▼▼▼
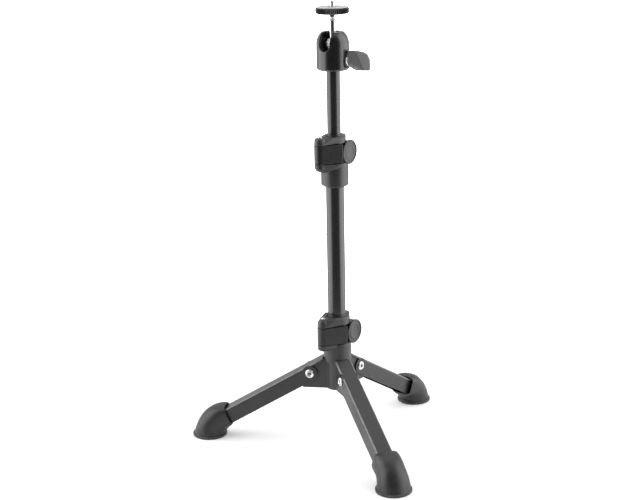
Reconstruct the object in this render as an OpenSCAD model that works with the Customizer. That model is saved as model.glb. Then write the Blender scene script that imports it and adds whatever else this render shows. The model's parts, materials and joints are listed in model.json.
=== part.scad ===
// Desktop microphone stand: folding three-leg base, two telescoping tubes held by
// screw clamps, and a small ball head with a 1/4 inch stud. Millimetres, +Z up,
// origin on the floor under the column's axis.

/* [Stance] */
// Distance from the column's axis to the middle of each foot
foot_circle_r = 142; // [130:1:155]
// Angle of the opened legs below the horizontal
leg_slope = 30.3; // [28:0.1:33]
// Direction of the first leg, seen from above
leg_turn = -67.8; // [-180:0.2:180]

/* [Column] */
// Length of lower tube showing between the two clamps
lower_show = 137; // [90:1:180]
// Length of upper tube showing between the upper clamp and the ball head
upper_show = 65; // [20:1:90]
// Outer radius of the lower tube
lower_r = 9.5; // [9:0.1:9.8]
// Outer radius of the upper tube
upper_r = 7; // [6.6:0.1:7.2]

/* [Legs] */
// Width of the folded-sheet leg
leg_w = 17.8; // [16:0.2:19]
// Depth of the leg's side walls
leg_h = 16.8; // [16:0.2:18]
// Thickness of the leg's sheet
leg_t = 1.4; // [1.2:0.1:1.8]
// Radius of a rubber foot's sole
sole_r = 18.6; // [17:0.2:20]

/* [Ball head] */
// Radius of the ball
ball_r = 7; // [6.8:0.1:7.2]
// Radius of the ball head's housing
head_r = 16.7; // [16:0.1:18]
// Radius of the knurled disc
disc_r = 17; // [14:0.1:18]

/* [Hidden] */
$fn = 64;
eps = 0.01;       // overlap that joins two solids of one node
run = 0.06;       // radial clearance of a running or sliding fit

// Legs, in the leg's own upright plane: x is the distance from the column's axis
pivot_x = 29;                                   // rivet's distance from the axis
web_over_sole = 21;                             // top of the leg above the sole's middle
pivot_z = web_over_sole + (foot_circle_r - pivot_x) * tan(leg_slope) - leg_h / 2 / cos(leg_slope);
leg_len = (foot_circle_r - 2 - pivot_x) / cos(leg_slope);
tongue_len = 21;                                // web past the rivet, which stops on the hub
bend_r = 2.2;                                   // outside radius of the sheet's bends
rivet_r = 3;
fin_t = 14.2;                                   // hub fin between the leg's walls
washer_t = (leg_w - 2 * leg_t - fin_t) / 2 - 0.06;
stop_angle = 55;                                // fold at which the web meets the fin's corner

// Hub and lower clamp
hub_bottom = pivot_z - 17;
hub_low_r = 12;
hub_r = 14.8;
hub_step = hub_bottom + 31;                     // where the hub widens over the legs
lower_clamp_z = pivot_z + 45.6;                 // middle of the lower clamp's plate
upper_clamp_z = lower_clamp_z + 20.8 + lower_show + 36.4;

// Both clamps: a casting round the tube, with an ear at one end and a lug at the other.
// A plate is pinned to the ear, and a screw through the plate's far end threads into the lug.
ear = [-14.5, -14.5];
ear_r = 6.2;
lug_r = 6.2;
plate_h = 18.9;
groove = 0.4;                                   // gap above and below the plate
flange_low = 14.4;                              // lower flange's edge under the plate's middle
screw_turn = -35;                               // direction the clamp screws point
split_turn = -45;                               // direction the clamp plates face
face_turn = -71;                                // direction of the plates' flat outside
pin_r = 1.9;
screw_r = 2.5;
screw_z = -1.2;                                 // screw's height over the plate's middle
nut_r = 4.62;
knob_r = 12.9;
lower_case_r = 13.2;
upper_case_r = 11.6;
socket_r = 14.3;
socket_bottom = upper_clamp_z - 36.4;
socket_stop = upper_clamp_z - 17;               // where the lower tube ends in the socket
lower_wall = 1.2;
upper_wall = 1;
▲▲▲
Task objective: Show each line holding the word "that".

Written answer:
Reconstruct the object in this render as an OpenSCAD model that works with the Customizer. That model is saved as model.glb. Then write the Blender scene script that imports it and adds whatever else this render shows. The model's parts, materials and joints are listed in model.json.
eps = 0.01;       // overlap that joins two solids of one node